* [Work to complete]: The lines below are to be quoted exactly, from the first through the one that contains "from math import acos, cos, pi, radians, tan".

== Collected data

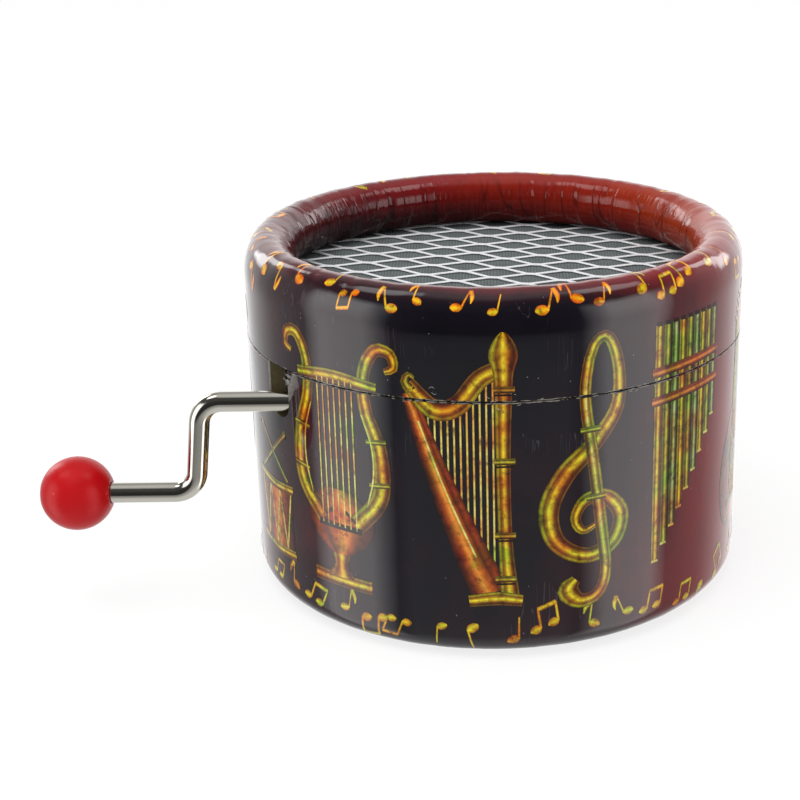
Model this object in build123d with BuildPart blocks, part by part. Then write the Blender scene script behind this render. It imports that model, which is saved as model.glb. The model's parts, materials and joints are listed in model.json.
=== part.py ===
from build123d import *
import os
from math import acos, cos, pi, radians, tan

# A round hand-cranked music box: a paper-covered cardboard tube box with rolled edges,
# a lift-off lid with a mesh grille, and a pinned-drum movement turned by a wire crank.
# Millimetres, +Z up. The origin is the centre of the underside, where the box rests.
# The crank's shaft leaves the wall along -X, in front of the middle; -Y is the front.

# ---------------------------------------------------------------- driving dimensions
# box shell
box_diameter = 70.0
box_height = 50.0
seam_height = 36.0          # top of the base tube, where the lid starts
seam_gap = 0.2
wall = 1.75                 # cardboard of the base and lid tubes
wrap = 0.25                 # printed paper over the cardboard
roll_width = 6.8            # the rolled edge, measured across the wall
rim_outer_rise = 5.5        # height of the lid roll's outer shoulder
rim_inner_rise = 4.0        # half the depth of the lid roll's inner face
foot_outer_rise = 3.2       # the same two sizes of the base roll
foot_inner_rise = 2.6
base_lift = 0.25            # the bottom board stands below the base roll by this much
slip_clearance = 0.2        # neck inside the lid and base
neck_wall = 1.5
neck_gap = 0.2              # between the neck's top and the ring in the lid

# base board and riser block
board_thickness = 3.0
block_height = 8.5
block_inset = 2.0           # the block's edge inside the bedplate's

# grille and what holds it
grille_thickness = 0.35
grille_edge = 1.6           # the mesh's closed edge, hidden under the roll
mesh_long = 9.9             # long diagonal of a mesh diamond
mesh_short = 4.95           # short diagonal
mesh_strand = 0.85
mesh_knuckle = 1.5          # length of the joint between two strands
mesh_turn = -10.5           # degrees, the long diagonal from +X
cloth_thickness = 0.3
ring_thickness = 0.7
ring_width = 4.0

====

* [Task result]:
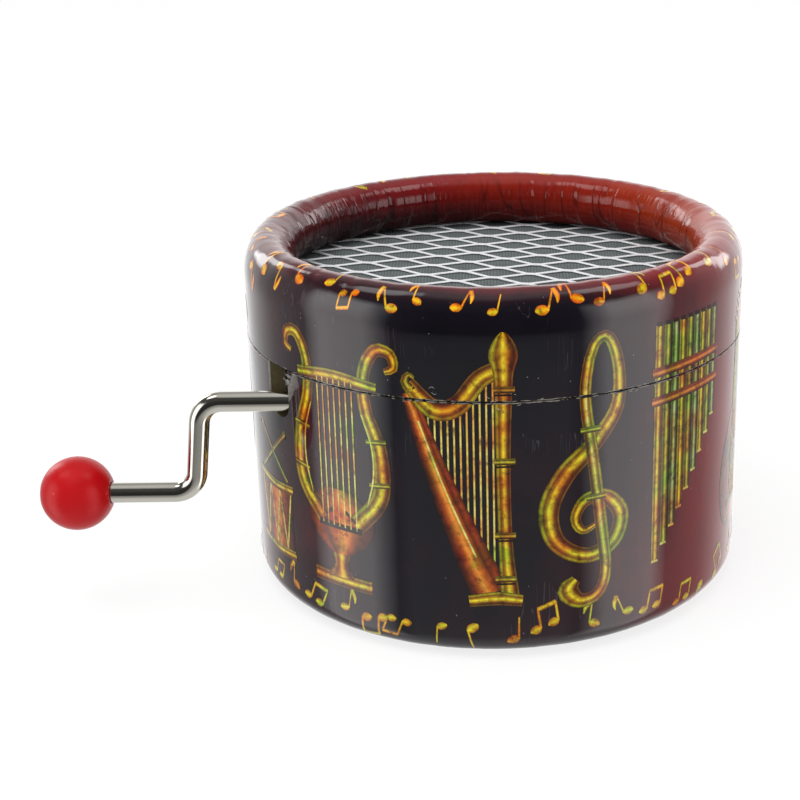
Model this object in build123d with BuildPart blocks, part by part. Then write the Blender scene script behind this render. It imports that model, which is saved as model.glb. The model's parts, materials and joints are listed in model.json.
=== part.py ===
from build123d import *
import os
from math import acos, cos, pi, radians, tan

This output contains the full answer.